● **WORK TO BE COMPLETED**
Among the entries that follow, tally the lines with the string "into". Give no more than the number.
--- EXTRACTED DATA ---
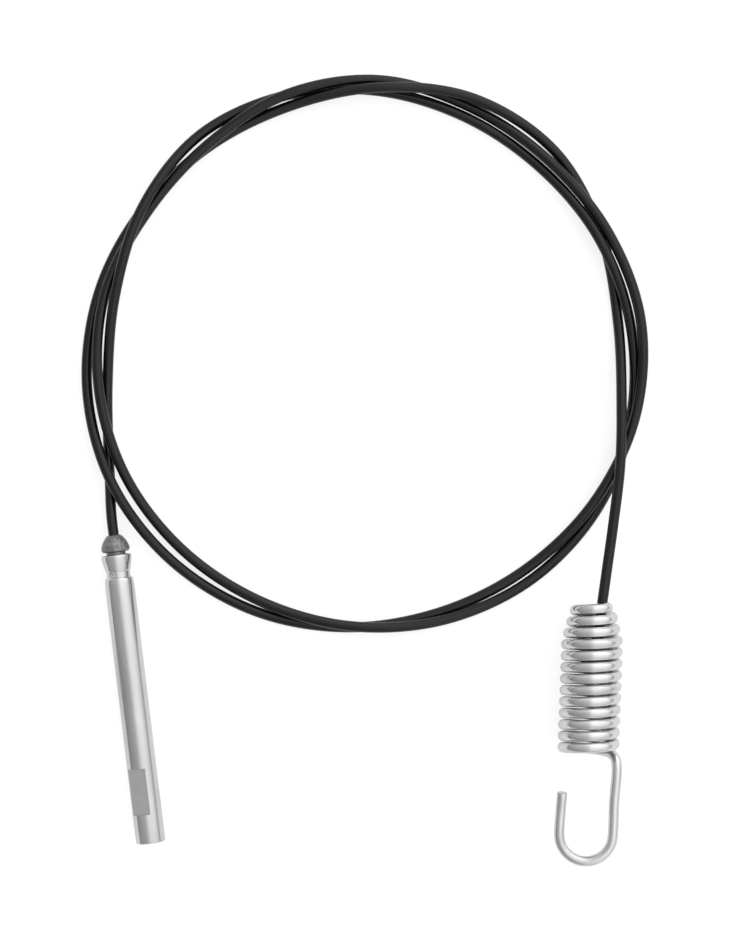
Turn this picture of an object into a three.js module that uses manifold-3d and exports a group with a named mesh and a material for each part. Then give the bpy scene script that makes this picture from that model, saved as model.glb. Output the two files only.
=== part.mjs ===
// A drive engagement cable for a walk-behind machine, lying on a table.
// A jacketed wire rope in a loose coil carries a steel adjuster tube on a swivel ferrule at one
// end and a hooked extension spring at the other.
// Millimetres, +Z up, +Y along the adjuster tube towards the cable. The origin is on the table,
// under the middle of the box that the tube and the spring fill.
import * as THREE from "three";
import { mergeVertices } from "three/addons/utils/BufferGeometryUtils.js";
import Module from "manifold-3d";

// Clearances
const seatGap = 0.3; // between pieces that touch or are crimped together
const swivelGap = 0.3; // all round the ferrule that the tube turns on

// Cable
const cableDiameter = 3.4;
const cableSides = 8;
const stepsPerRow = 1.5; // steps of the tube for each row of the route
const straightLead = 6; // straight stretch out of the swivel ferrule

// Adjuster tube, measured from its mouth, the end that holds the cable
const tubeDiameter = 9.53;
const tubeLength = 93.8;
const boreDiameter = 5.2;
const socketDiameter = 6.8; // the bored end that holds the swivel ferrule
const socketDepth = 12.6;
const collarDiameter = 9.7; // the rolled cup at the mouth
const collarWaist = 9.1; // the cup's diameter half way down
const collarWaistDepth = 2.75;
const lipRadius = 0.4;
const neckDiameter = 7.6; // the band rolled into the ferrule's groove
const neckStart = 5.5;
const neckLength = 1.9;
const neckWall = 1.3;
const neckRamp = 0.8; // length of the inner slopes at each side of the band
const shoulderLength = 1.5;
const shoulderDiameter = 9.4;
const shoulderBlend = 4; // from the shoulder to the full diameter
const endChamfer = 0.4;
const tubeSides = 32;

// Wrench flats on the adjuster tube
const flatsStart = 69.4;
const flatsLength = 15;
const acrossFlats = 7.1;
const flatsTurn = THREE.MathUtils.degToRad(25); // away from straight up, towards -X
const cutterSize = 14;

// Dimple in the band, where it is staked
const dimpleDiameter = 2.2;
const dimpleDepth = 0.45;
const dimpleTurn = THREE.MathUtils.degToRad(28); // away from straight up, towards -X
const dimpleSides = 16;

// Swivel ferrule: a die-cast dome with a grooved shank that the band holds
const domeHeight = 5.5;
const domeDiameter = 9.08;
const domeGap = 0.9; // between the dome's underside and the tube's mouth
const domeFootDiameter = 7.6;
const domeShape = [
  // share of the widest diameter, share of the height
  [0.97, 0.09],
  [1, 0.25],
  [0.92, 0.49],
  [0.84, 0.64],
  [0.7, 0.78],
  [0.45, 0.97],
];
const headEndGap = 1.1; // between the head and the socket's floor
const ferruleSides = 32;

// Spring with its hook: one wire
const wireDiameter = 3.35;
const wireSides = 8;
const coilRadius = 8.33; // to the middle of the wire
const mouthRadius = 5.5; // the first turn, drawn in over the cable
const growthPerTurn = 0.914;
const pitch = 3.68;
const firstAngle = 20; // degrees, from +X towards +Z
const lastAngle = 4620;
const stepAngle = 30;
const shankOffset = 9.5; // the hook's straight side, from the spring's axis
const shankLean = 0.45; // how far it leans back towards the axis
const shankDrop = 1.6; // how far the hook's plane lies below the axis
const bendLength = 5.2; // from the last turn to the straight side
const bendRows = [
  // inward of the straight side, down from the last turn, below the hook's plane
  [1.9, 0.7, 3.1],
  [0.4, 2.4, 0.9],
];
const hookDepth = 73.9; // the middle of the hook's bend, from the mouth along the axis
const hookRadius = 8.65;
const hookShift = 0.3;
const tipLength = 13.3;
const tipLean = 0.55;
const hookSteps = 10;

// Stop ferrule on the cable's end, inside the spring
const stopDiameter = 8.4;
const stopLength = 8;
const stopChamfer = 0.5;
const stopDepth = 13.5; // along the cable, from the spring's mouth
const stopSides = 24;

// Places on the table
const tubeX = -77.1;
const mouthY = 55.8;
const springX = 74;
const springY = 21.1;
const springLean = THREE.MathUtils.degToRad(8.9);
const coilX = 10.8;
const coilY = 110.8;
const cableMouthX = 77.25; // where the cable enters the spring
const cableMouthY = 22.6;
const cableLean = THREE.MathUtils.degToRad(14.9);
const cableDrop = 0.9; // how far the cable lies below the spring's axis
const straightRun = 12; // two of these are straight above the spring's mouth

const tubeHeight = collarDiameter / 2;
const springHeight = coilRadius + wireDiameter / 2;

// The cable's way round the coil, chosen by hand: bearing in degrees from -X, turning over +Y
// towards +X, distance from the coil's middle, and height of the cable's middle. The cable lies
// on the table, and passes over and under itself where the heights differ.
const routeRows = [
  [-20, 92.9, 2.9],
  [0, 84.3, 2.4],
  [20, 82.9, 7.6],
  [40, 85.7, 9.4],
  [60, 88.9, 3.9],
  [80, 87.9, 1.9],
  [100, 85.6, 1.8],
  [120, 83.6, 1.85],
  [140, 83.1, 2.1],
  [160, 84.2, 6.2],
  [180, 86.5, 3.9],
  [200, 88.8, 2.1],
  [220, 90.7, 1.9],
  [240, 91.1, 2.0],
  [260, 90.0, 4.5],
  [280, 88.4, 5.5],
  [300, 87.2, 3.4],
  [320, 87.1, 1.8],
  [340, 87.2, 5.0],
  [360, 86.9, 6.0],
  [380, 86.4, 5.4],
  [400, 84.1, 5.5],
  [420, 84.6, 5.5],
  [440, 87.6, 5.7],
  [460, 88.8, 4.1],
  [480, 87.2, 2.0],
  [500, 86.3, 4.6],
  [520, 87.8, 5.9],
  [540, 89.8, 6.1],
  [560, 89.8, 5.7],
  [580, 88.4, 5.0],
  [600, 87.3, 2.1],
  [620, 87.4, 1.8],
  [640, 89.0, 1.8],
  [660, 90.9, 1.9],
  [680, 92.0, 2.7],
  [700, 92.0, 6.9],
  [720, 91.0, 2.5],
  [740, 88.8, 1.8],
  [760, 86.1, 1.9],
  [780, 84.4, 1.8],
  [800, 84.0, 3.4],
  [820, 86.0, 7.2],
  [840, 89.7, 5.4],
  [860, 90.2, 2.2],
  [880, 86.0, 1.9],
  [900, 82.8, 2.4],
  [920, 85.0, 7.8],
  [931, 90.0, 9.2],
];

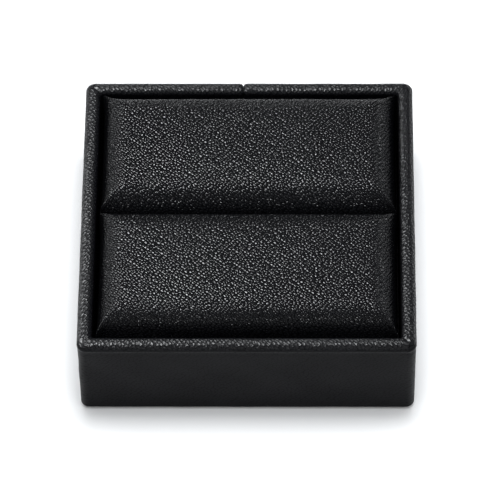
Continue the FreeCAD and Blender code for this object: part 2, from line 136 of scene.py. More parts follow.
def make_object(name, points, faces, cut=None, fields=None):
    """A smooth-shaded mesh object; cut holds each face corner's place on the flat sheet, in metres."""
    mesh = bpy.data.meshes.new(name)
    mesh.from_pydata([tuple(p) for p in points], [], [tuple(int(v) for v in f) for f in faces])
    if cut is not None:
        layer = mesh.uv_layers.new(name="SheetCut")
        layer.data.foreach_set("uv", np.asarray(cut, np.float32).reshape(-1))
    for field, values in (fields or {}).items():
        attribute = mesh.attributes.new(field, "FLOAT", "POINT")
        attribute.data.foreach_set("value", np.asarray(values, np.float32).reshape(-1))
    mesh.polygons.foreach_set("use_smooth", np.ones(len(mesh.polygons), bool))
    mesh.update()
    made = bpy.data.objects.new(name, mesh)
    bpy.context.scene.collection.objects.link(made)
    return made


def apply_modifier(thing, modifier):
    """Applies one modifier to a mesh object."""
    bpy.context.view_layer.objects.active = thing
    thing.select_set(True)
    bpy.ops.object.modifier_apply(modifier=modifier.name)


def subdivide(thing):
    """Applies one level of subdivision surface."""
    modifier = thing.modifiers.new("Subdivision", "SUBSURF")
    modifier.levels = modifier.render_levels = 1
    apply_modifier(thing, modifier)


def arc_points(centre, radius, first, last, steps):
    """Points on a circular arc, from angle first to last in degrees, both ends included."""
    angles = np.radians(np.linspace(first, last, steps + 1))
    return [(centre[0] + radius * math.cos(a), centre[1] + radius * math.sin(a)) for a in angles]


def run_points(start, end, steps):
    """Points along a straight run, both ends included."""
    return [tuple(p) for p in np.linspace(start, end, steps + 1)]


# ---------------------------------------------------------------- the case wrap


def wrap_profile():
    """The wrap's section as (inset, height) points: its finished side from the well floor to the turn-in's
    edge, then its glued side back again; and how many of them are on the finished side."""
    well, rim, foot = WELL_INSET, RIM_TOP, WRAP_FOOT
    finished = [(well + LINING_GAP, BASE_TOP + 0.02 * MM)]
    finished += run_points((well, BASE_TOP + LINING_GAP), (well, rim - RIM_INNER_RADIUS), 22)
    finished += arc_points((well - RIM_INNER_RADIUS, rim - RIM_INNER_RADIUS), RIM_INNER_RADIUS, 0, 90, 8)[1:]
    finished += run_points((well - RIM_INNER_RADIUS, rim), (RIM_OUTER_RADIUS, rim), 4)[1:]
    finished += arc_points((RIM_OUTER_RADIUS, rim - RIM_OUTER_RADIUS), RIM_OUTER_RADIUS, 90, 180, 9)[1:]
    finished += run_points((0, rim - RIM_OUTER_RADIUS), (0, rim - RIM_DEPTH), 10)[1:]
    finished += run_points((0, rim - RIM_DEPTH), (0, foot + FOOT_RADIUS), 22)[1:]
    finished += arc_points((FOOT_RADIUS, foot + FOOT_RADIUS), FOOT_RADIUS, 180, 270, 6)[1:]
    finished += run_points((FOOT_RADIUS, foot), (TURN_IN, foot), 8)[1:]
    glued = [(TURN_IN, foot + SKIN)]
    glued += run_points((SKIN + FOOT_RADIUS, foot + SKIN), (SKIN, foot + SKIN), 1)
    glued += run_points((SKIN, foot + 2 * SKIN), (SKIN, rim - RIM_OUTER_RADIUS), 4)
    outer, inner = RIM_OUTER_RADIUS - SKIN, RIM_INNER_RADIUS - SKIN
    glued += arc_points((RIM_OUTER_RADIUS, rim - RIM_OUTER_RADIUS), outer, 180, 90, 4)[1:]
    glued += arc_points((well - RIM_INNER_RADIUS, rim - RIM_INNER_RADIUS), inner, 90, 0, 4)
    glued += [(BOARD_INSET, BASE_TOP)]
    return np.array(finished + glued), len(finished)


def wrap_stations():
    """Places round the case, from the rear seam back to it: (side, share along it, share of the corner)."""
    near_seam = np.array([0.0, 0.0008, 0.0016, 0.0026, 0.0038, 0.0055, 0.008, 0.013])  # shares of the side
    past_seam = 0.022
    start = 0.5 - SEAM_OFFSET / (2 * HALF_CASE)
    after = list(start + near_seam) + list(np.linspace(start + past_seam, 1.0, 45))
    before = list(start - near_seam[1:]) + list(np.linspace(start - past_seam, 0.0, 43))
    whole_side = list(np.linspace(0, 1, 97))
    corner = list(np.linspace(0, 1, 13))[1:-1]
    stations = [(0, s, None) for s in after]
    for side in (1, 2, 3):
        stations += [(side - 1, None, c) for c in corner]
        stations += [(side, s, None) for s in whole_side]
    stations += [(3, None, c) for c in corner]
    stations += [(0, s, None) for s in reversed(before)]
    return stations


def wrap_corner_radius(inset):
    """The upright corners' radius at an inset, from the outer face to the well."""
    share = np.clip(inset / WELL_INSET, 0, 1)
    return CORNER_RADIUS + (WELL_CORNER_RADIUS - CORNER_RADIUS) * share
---
● **FULL SOLUTION**
2